Currently China is both the largest producer and the largest consumer of steel in the world; as such any rise or dip in global prices of iron ore or steel can be attributed to China. Because of this reason, and because China itself has been experiencing much lower rates of growth than we had seen until that point, the global steel industry is in a wobble.
Steel Supply 2013
Steel industry has to work with a major handicap, because of which it cannot really proactively tailor the supplies to the vagaries of demand. The governments round the world endow the steel industry with strategic and symbolic importance. Whatever the deficiency of demand, a steel plant cannot be easily shut down. That has been the experience in Europe, in US, in Africa, everywhere.

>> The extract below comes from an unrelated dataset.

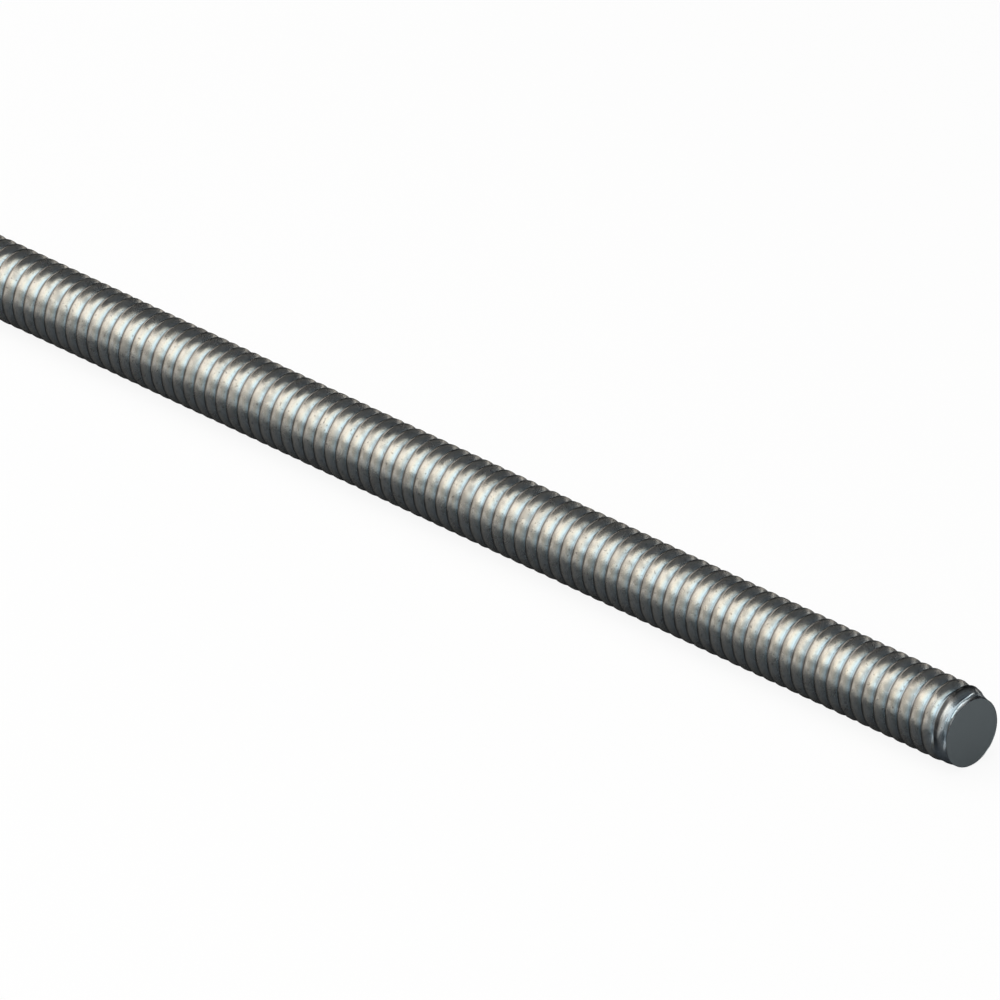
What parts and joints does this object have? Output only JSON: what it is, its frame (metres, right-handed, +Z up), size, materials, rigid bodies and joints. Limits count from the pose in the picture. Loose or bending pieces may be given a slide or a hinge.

On the other hand, as compared with the iron ore extraction sector, the steel industry is highly fragmented; while the global iron ore supplies are controlled by just two or three big players, the largest steel producer’s contribution to the market does not exceed 10%. As a result, if the structural changes in demand call for structural changes in production, that cannot happen fast.
Capacity utilization rates in the sector remain at about 80%; in fact the global percentage level of excess capacity is greater now than it was last year due to the continued growth in new steelmaking facilities particularly in developing economies.In 2013, excess capacity will remain the most significant issue in the steel sector. However, the continued closure of older, higher-cost steelmaking capacity and increased demand should lead to improved profitability for the sector in 2014 and 2015, driven by better utilization rates.